# Win 8.1 Refresh/Remove isn't working



## lmr (Aug 15, 2011)

Hi guys,

My PC started off on Win 8 and I upgraded to Win 8.1 .

I want to do a completely fresh installation. I do not mind going back to Win 8 and redownloading Win 8.1 afterwards.

My problem is that when I go to PC Settings > "Remove everything and reinstall Windows", I get the error: "Insert media. Some files are missing. Your Windows installation or recovery media will provide these files."

I have a partition on my computer "HP_RECOVERY (F". It states 1.24 GB free of 10.6 GB. When I open it, it contains a folder called "Recovery" and "HP_WSD.dat" -- the .dat file is 1 KB. When I open the folder, it says that it is empty (hidden folders and files are set to be shown). If I look at the folder properties, it states that it contains 1 file, 2 folders. The size is 69 bytes.

I have not touched this recovery partition ever since I got this PC. I have, however, run a partition software before because I split my (C into (C: and D. I do not know if this may have somehow corrupted my recovery partition.

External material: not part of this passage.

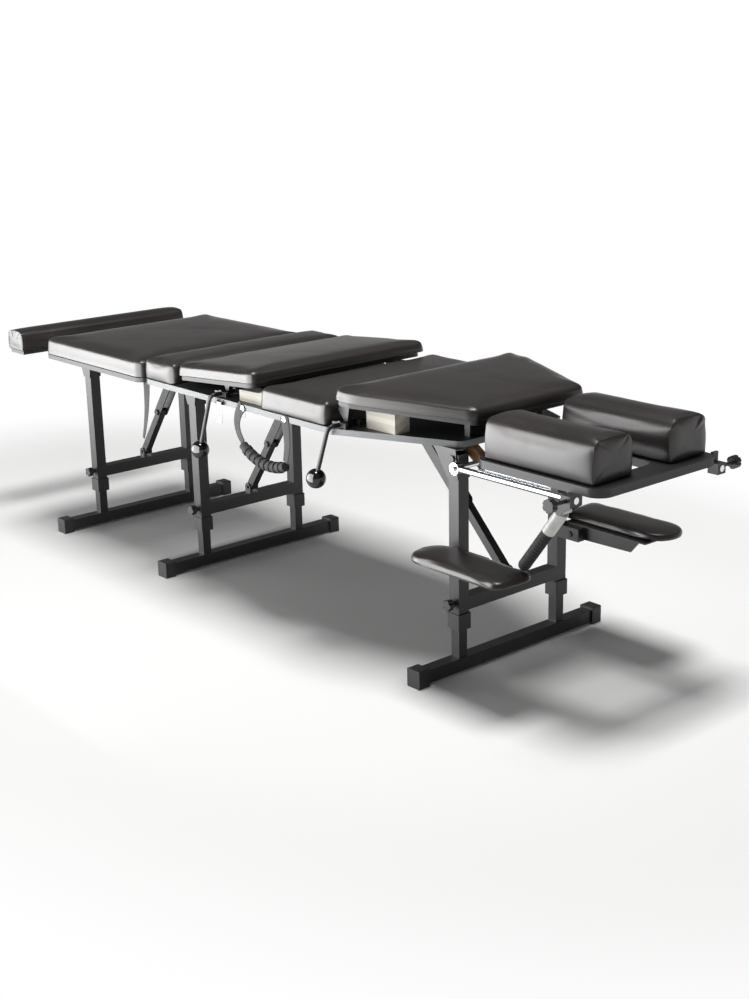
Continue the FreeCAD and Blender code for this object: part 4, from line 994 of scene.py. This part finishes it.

What is the best way for me to quickly and cleanly format my PC without losing my registration key? I do not have a copy of Win 8 or Win 8.1 on a CD or USB.


----------



## spunk.funk (May 13, 2010)

You would restore your computer from the Recovery Partition, by restarting the computer and pressing *F11 *at bootup. Or choosing* HP Recovery Manager* from the Start Screen. This will set your computer back to Factory Defaults and Windows 8.0. Performing an HP System Recovery (Windows 8) | HP® Support


----------



## shawnpb (May 30, 2010)

I have ran into the same problem when upgrading to Windows 8.1 from Windows 8. In some cases the Windows 8.1 installation makes the "Recovery Partition" and the data needed to do a recovery or back to factory defaults accessible even using Spunk's method. I tried both. Try Spunks advice. Let us know if you have success. 

Microsoft should address this when offering the Windows 8.1 upgrade and fix the issue. I have did research on this issue a lot of Windows 8.1 users whom upgraded from Windows 8 have had the same issue.


----------